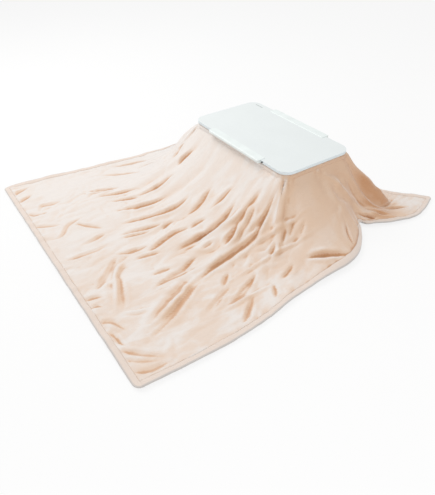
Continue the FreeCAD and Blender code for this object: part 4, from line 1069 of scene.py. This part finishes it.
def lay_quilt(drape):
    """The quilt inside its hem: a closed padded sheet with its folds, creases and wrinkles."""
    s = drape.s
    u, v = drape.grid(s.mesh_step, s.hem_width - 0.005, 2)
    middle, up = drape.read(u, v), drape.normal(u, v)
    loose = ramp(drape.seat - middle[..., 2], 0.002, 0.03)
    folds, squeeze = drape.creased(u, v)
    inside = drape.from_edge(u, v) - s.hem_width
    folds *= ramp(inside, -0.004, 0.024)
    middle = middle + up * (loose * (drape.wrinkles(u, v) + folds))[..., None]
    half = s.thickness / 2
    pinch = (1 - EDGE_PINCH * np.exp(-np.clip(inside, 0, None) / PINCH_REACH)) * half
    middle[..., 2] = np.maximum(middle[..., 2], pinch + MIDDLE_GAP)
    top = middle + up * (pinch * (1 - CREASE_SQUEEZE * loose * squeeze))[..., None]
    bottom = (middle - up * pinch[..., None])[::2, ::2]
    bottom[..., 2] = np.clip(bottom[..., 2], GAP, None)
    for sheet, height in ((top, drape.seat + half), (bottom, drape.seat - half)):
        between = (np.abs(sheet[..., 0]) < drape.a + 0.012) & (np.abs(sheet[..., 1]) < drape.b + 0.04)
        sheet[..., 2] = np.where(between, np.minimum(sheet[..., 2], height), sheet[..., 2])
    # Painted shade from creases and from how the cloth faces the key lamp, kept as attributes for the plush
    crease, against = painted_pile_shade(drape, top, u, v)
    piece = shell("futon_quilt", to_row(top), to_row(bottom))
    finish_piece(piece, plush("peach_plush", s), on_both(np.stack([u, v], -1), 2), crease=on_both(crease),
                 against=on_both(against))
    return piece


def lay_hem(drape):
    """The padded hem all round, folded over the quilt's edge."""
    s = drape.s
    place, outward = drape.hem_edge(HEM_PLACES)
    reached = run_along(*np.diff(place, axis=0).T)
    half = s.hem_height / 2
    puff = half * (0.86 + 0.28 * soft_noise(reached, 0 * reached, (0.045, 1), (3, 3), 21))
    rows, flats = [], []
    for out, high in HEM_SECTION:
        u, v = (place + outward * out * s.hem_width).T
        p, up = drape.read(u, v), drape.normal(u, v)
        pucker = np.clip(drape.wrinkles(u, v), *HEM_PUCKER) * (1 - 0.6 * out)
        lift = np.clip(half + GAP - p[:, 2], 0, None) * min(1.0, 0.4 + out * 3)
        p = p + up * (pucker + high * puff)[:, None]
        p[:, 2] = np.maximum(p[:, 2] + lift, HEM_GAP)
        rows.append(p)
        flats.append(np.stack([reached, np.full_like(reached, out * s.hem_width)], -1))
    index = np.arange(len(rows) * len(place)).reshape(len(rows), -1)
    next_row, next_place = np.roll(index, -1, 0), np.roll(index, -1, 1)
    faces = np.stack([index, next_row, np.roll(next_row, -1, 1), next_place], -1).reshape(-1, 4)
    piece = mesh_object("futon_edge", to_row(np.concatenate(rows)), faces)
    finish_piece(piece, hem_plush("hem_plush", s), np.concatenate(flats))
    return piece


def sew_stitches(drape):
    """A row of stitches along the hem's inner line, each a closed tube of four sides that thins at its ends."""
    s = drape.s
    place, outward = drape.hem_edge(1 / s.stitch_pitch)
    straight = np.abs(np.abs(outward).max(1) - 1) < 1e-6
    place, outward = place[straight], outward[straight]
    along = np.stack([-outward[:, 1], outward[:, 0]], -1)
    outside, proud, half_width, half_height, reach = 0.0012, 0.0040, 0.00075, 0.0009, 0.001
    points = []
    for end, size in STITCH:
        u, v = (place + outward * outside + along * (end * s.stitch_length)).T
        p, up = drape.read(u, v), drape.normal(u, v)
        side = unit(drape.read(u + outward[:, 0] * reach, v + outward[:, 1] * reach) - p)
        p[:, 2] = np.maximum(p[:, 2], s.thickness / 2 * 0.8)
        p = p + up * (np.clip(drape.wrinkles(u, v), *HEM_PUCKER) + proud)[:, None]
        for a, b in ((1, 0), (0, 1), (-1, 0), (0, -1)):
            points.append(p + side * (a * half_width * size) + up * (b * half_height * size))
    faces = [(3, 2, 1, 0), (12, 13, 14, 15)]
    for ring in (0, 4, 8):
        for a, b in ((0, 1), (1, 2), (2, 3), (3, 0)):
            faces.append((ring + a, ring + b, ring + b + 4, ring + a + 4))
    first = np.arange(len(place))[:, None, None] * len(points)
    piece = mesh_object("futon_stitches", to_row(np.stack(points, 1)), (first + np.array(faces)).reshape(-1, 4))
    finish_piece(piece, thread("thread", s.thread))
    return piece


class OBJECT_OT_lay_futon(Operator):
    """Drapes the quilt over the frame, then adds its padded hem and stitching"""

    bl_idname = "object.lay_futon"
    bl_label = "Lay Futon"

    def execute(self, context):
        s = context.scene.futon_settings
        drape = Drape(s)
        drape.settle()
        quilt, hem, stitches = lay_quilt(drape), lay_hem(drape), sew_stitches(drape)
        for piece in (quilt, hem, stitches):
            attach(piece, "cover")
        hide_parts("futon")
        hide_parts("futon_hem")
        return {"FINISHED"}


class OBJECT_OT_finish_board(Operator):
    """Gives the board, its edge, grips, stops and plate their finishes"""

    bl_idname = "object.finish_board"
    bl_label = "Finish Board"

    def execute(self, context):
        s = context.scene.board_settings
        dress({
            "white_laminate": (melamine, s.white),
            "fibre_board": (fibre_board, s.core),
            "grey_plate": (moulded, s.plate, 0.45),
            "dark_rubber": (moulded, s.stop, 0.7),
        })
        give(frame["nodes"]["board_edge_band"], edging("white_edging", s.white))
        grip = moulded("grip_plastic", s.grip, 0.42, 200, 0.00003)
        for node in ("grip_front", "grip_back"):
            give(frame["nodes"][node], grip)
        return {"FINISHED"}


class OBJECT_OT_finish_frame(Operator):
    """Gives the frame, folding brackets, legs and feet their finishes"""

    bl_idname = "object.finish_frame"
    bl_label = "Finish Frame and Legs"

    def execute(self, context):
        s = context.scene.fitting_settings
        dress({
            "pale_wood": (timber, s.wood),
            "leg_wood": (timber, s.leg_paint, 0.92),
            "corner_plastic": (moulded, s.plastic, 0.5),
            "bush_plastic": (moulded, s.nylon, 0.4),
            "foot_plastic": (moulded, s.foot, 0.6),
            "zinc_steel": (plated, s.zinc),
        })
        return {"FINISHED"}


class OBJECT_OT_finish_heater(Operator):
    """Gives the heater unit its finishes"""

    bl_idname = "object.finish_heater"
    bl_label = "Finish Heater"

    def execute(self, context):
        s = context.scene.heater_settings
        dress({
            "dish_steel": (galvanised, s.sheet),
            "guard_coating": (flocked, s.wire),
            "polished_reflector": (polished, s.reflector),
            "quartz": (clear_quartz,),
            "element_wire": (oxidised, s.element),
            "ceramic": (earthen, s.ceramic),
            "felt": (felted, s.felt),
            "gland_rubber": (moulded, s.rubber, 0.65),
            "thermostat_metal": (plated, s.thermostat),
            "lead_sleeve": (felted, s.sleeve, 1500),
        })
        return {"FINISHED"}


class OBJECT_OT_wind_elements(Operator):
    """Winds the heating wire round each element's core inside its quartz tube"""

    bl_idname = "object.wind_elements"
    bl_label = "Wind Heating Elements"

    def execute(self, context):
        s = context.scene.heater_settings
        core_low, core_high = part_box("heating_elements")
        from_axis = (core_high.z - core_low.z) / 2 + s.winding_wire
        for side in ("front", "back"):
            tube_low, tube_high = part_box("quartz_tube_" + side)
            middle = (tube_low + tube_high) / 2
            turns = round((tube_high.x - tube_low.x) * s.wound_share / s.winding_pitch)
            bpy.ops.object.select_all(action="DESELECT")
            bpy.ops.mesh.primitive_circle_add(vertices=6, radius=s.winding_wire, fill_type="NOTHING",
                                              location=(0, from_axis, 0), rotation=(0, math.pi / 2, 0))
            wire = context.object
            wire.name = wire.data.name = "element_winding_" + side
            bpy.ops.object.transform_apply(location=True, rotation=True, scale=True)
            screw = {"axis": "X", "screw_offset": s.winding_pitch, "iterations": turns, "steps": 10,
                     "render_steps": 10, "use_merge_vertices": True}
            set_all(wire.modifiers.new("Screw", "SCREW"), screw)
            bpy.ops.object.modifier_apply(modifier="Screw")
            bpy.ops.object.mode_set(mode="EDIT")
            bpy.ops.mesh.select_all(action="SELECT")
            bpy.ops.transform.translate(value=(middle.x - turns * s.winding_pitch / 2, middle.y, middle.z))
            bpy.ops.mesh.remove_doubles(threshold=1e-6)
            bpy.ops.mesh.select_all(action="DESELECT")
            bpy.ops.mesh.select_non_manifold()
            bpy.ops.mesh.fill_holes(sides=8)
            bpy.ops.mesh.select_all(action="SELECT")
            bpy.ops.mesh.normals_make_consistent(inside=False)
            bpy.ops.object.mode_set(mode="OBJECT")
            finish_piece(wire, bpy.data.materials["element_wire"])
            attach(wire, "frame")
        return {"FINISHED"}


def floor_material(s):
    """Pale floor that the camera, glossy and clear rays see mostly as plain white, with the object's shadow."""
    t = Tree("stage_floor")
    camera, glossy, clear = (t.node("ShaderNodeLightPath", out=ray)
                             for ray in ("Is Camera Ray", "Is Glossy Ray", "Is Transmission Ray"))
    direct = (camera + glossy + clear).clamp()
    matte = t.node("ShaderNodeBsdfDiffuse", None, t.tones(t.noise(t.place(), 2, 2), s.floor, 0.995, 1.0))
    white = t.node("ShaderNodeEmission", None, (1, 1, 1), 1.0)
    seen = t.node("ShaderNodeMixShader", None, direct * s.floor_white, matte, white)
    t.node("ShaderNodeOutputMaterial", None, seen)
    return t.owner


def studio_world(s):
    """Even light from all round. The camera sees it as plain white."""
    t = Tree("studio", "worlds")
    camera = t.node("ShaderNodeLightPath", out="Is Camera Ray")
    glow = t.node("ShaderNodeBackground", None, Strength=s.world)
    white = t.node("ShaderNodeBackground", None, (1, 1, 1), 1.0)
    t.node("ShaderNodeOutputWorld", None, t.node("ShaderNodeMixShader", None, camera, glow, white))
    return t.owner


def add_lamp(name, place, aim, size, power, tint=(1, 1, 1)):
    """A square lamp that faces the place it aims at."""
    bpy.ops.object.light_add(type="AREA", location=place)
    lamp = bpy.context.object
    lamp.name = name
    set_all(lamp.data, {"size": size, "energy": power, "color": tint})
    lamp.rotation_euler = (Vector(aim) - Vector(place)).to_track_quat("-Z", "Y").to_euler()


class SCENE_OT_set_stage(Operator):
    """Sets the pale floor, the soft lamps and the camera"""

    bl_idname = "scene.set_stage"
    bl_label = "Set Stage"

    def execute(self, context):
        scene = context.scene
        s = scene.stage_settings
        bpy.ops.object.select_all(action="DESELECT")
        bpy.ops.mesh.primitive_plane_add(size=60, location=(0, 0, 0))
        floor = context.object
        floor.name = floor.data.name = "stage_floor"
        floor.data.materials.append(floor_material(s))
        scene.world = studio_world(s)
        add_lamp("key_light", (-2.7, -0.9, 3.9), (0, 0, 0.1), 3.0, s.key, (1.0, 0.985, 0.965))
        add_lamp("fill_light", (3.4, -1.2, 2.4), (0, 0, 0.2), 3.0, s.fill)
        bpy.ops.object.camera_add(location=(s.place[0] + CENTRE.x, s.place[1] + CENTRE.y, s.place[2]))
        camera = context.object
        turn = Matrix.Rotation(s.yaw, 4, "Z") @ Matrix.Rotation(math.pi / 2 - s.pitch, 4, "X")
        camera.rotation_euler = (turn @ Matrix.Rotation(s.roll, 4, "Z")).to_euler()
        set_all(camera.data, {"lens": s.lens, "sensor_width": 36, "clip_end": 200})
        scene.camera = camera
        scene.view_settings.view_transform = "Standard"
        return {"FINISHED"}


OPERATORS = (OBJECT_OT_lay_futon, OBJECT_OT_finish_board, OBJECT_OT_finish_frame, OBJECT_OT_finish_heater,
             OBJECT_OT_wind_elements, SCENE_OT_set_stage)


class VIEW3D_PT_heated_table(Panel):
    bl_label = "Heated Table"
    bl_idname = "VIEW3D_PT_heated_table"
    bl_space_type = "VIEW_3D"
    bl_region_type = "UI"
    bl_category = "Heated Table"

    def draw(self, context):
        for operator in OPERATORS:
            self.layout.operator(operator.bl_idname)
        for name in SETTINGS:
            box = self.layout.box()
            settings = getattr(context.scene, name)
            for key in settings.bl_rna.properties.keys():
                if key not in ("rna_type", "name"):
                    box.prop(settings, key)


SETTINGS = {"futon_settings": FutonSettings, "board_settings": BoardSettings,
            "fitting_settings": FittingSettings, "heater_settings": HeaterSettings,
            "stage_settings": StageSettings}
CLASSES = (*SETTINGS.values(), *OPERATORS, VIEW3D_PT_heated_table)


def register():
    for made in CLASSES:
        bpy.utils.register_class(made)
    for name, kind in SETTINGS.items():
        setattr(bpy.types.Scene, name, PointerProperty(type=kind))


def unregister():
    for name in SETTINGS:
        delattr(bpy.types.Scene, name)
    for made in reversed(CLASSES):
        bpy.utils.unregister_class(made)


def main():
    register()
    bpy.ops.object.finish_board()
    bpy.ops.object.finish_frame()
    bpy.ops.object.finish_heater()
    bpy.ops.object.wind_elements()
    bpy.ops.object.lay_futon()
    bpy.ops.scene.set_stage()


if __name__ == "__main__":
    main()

==

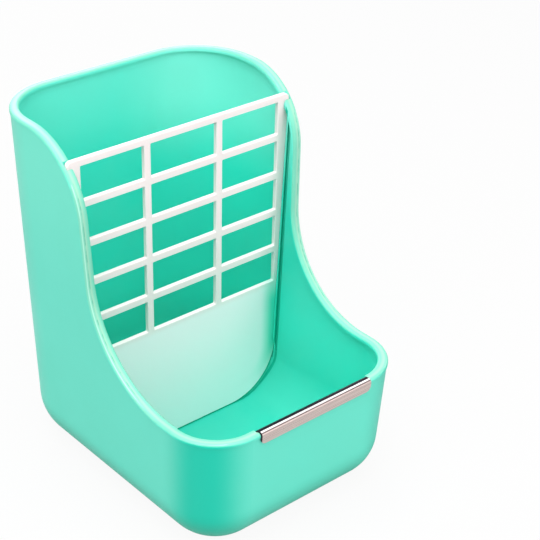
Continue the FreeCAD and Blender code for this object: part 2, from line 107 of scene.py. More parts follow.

* * *

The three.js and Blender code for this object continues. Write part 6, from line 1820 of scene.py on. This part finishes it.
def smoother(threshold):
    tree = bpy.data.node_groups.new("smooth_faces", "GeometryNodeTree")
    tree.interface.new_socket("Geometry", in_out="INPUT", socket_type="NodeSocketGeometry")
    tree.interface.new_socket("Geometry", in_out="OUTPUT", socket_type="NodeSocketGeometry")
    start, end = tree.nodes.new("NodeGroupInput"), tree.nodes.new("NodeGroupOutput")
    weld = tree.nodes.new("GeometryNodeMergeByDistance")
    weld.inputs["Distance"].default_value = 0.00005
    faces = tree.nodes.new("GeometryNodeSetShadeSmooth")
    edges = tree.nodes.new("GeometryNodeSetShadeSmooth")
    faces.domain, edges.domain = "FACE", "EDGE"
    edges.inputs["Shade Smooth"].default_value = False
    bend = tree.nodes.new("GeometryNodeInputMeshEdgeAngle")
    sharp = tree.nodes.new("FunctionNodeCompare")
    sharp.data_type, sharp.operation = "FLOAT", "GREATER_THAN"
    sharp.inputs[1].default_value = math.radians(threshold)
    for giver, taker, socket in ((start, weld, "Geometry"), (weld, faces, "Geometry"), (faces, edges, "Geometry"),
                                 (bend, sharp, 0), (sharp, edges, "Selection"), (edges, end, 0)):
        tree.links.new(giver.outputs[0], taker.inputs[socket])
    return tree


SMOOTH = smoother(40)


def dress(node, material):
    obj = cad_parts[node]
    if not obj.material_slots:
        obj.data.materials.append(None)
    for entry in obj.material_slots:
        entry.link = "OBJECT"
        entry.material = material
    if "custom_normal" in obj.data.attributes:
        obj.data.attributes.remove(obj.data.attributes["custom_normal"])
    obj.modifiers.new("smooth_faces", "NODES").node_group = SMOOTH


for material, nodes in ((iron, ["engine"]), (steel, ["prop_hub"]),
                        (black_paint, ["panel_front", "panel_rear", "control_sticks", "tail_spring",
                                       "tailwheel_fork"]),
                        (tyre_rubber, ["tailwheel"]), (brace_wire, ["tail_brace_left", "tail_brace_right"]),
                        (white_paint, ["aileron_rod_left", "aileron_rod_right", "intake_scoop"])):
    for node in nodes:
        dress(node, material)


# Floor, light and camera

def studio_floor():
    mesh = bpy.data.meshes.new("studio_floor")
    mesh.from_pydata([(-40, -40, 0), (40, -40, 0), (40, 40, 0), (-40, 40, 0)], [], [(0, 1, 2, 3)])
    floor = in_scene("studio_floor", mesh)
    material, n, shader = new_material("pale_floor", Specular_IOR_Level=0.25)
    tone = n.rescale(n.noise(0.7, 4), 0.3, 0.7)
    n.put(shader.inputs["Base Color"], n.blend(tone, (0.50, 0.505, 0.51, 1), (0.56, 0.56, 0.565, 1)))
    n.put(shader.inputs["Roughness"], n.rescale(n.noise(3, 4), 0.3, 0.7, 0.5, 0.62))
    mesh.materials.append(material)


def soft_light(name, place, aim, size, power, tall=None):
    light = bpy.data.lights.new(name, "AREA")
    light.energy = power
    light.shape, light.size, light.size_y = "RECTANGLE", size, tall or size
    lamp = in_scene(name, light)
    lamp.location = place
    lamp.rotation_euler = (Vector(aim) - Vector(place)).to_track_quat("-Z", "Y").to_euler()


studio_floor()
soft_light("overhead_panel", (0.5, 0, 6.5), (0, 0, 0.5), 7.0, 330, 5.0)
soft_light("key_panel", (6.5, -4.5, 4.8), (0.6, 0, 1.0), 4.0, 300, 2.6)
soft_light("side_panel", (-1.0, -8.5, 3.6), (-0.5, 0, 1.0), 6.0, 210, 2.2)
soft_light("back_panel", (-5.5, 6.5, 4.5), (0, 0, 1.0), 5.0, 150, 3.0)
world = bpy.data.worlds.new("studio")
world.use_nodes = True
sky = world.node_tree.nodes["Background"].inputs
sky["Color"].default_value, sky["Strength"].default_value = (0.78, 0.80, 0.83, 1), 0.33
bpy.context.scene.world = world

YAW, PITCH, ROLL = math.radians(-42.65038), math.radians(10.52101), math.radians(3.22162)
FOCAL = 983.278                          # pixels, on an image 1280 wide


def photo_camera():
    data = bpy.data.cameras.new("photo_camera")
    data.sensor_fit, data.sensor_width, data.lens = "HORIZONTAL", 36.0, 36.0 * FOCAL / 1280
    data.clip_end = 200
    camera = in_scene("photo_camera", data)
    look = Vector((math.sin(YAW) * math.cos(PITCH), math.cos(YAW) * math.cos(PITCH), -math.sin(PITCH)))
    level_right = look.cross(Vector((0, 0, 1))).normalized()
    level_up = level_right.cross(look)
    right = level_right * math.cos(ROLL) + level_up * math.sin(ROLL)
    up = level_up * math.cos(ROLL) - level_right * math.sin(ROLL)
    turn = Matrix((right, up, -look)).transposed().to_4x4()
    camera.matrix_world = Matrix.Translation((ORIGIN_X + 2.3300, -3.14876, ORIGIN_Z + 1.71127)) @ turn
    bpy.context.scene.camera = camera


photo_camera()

**To do**
Above are the records; from them, give again exactly the lines from the one containing "obj = cad_parts[node]" to the one containing "# Floor, light and camera", both lines included, and nothing more.

**Final result**
    obj = cad_parts[node]
    if not obj.material_slots:
        obj.data.materials.append(None)
    for entry in obj.material_slots:
        entry.link = "OBJECT"
        entry.material = material
    if "custom_normal" in obj.data.attributes:
        obj.data.attributes.remove(obj.data.attributes["custom_normal"])
    obj.modifiers.new("smooth_faces", "NODES").node_group = SMOOTH


for material, nodes in ((iron, ["engine"]), (steel, ["prop_hub"]),
                        (black_paint, ["panel_front", "panel_rear", "control_sticks", "tail_spring",
                                       "tailwheel_fork"]),
                        (tyre_rubber, ["tailwheel"]), (brace_wire, ["tail_brace_left", "tail_brace_right"]),
                        (white_paint, ["aileron_rod_left", "aileron_rod_right", "intake_scoop"])):
    for node in nodes:
        dress(node, material)


# Floor, light and camera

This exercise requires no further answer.